On Friday, North Korea’s state-run television showed Kim addressing the same artillery units that hit Yeonpyeong. On the same day, South Korean television stations showed Park with heavily decorated generals, and later descending into the bunker at the Blue House, South Korea’s version of the White House, to confer with her national security advisers.
The opposition parties had blocked the confirmation of Park’s cabinet, raising concerns about her ability to respond to a crisis, but she reached a deal allowing her to fill crucial posts on Monday. Even many on the left said that the country would quickly pull together if shots were fired.
“The third test was a wake-up call for the left, too,” said Lee Kang-yun, a television commentator.
On the streets of Seoul, opinions seemed divided about the threat to the South.
Chung Eun-jin, a 26-year-old English teacher interviewed in the trendy Gangnam District, said she was not overly concerned because the North had threatened the South so often before. But Kwon Gi-yoon, 38, an engineer, said that since the North’s third test, he believed that South Korea should develop its own nuclear weapons.

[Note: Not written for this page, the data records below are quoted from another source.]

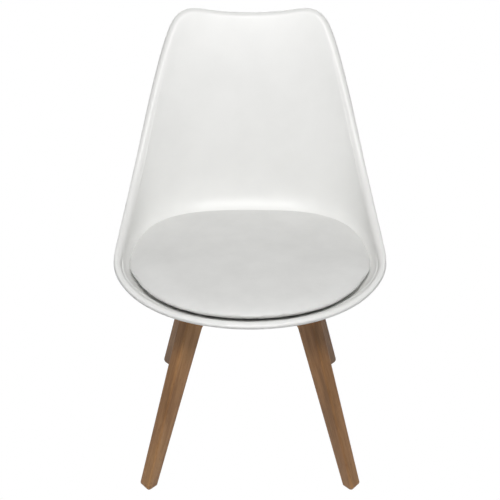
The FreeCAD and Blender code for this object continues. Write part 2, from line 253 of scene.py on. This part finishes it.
def metal(name, look):
    # bright zinc or brass off a machine: turned or rolled marks that spread the highlight
    material, tree, shader = newMaterial(name)
    place = objectPlace(tree, scale=(1, 1, look["markStretch"]))
    marks = addNode(tree, "TexNoise", links={"Vector": place},
                    sockets={"Scale": 1000 / look["markSize"], "Detail": 2})
    rough = addNode(tree, "MapRange", links={"Value": marks.outputs["Fac"]},
                    sockets={"To Min": look["roughness"] * 0.8,
                             "To Max": look["roughness"] * 1.25})
    tree.links.new(rough.outputs["Result"], shader.inputs["Roughness"])
    shader.inputs["Base Color"].default_value = linear(look["colour"])
    shader.inputs["Metallic"].default_value = 1
    return material


rubberLook = {"colour": "#2A2A2B", "shade": "#1A1A1B", "grainSize": 1.5, "roughness": 0.75}


def blackRubber():
    # moulded rubber: near black, dull, faintly dusty on top of the grain
    look = rubberLook
    material, tree, shader = newMaterial("moulded rubber, black")
    grain = addNode(tree, "TexNoise", links={"Vector": objectPlace(tree)},
                    sockets={"Scale": 1000 / look["grainSize"], "Detail": 3})
    tint = setRamp(addNode(tree, "ValToRGB", links={"Fac": grain.outputs["Fac"]}),
                   [(0.3, linear(look["shade"])), (0.7, linear(look["colour"]))])
    tree.links.new(tint.outputs["Color"], shader.inputs["Base Color"])
    shader.inputs["Roughness"].default_value = look["roughness"]
    return material


plyLook = {"colour": "#DCC59D", "shade": "#C9AD82", "figureSize": 14, "figureStretch": 0.15,
           "roughness": 0.6}


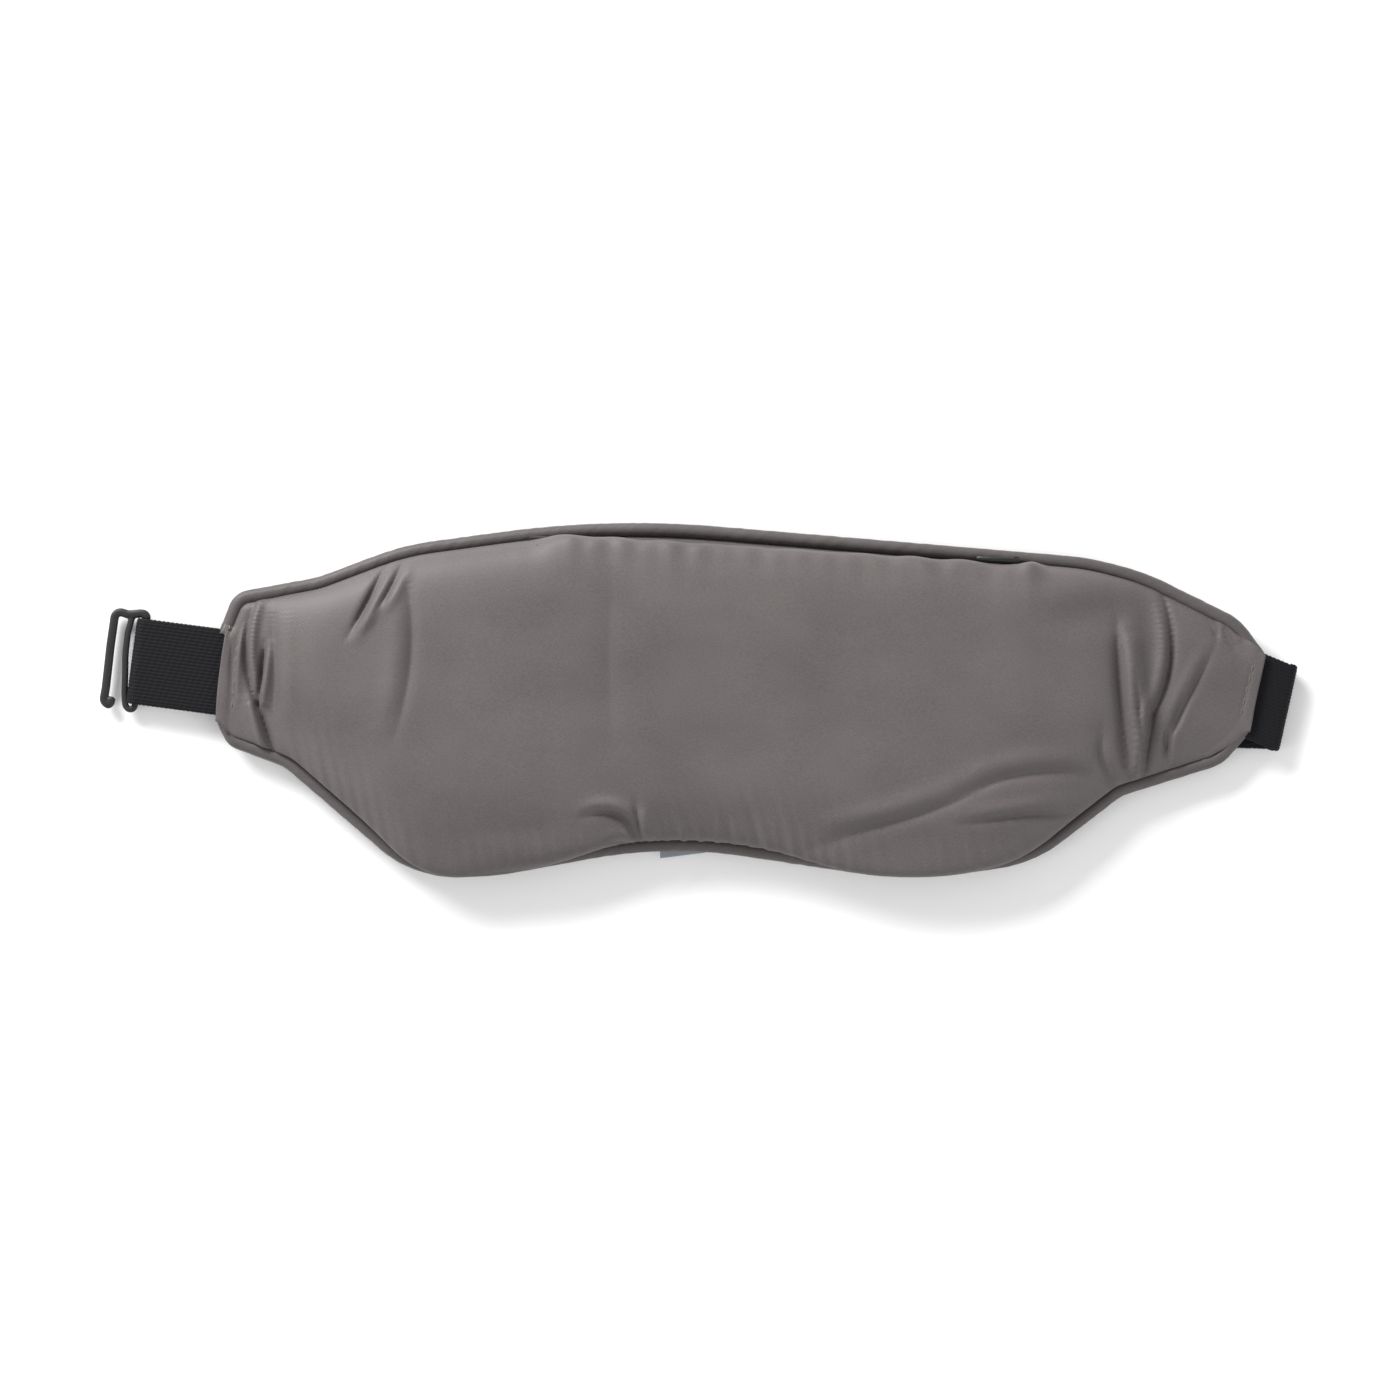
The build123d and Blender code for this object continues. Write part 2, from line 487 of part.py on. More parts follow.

Opinions like Kwon’s appear to be spreading. Two opinion polls conducted after the third test, one by Gallup Korea and the other by the Asian Institute for Policy Studies, found that 64 to 66.5 percent of the respondents supported the idea that South Korea should develop its own nuclear weapons, similar to polls after the Yeonpyeong attack in 2010.
“Having a nuclear North Korea is like facing a person holding a gun with just your bare hands,” said Kwon, the engineer. South Koreans should have “our own nuclear capabilities, in case the U.S. pulls out like it did in Vietnam.”